Thanks again for the input.

kyfooter
04-08-2011, 12:04 PM
I'm all for fun projects, and the satisfaction of completing an engine rebuild. But if the engine runs fine, why tackle the project now with summer just around the corner?

Also, 1,400 hours is not that much. My truck has 1,500 hours on it and 45,000 miles. 1,400 sounds like a lot of hours, but it really isn't. If the engine has been maintained, there is no reason to think any major components are in need of replacement.

03geetee
04-08-2011, 06:34 PM
Amen.

2743 hours on my original engine, only major part replaced was the timing chain and gears.

Keep on enjoying her!

JTR

airdrew99
04-08-2011, 07:35 PM
I have a 1981 Stars and Stripes that I have been preparing for a restoration. It has a Ford 351 engine that I would like to have completely rebuilt. I considered doing the rebuild myself, but would rather have it done by a seasoned engine builder.

First, does anyone know of a good marine engine builder reasonably close to Knoxville, TN?

If I can't find a good shop locally, are there any "mail order" marine engine builders that are recommended?
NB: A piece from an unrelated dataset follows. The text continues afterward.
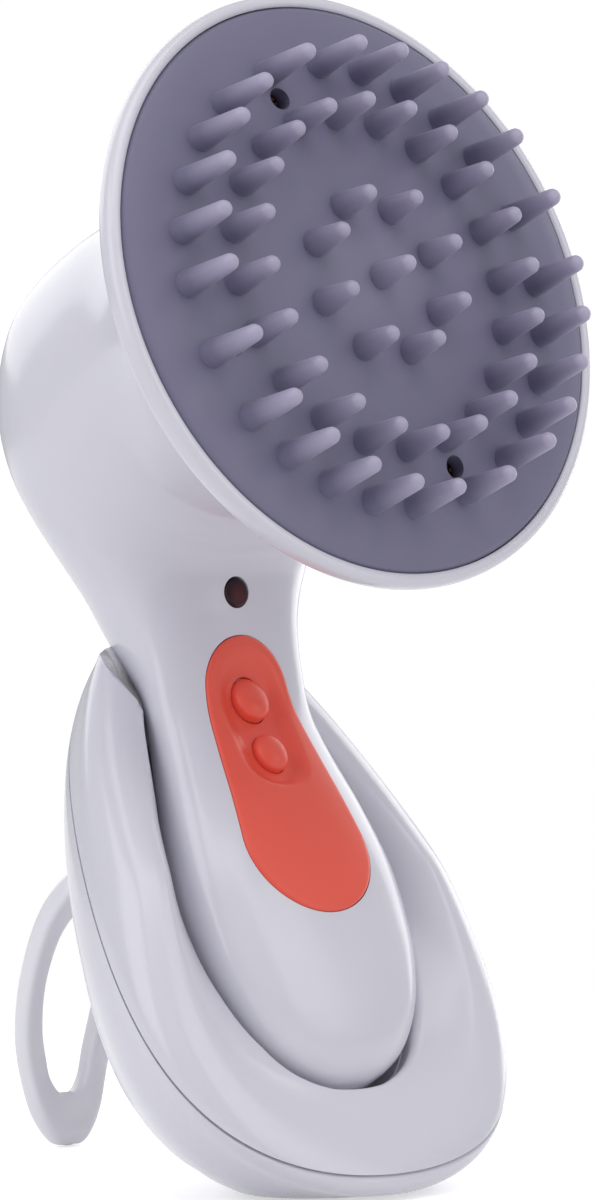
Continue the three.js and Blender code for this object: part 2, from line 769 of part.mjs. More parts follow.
function eggForm(inset) {
  const levels = [...REAR_LEVELS, ...FRONT_LEVELS];
  const top = FRONT_LEVELS[FRONT_LEVELS.length - 1][0] - inset;
  const bottom = REAR_LEVELS[0][0] + inset;
  const kept = levels.filter(([height]) => height < top && height > bottom);
  const ends = [bottom, top].map((height) => [height, along(levels, height, 1)]);
  return solid(loft([ends[0], ...kept, ends[1]].map(([height, scale]) => eggRing(scale, height, inset))));
}

// The cradle follows the handle's back and opens straight out of the rim.
function cradleForm(clearance) {
  const rings = [];
  const out = 60;
  const rows = [
    [104, 0, 6.1, 18.8],
    [94.8, 0, 5.3, 16.9],
    [86.8, 0, 5.2, 15.6],
    ...HANDLE,
  ];
  for (const [height, front, back, half] of rows) {
    const middle = height > HANDLE[0][0] ? back + 14 : front - HANDLE_SPLIT * (front - back);
    const shoulder = HANDLE.find((row) => row[0] < 20)[0];
    const near = Math.max(0, (shoulder - height) / (shoulder - TIP[0]));
    const ring = [new THREE.Vector3(half + clearance, height - clearance * near ** 0.5, out)];
    for (let i = 0; i <= 14; i++) {
      const turn = (Math.PI * i) / 14;
      const x = (half + clearance) * Math.cos(turn);
      const z = middle - (middle - back + clearance) * Math.sin(turn);
      ring.push(new THREE.Vector3(x, height - clearance * near ** 0.5, z));
    }
    ring.push(new THREE.Vector3(-half - clearance, height - clearance * near ** 0.5, out));
    rings.push(ring);
  }
  return solid(loft(rings));
}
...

Experiences?

I appreciate all help and information!

VWtype53,
If you were closer to the Memphis, TN area, I would be able to help you with the rebuild. I've done many Ford small block V-8 rebuilds. Like the other guys on here are saying, it is not bad at all. Have you ever rebuilt any engine? If not, I would definitely have someone around that has. If you have any 351W questions, PM me.
Drew

matt
04-08-2011, 09:19 PM
A small block Ford is easy. To find a good builder, hang around a race track one evening, ask around, you'll find one. I would suggest if you have never built one, I would consider getting a builder to do at least the short block. I might save some major grief in the long run. I would also agree in waiting until fall if I could. I pulled mine out last November and hopefully it will hit the water this weekend. It seems like there are delays everywhere and this is something you would want to take your time with. Also, take lots of pictures, esp. the small things in detail like brackets, hoses and cables.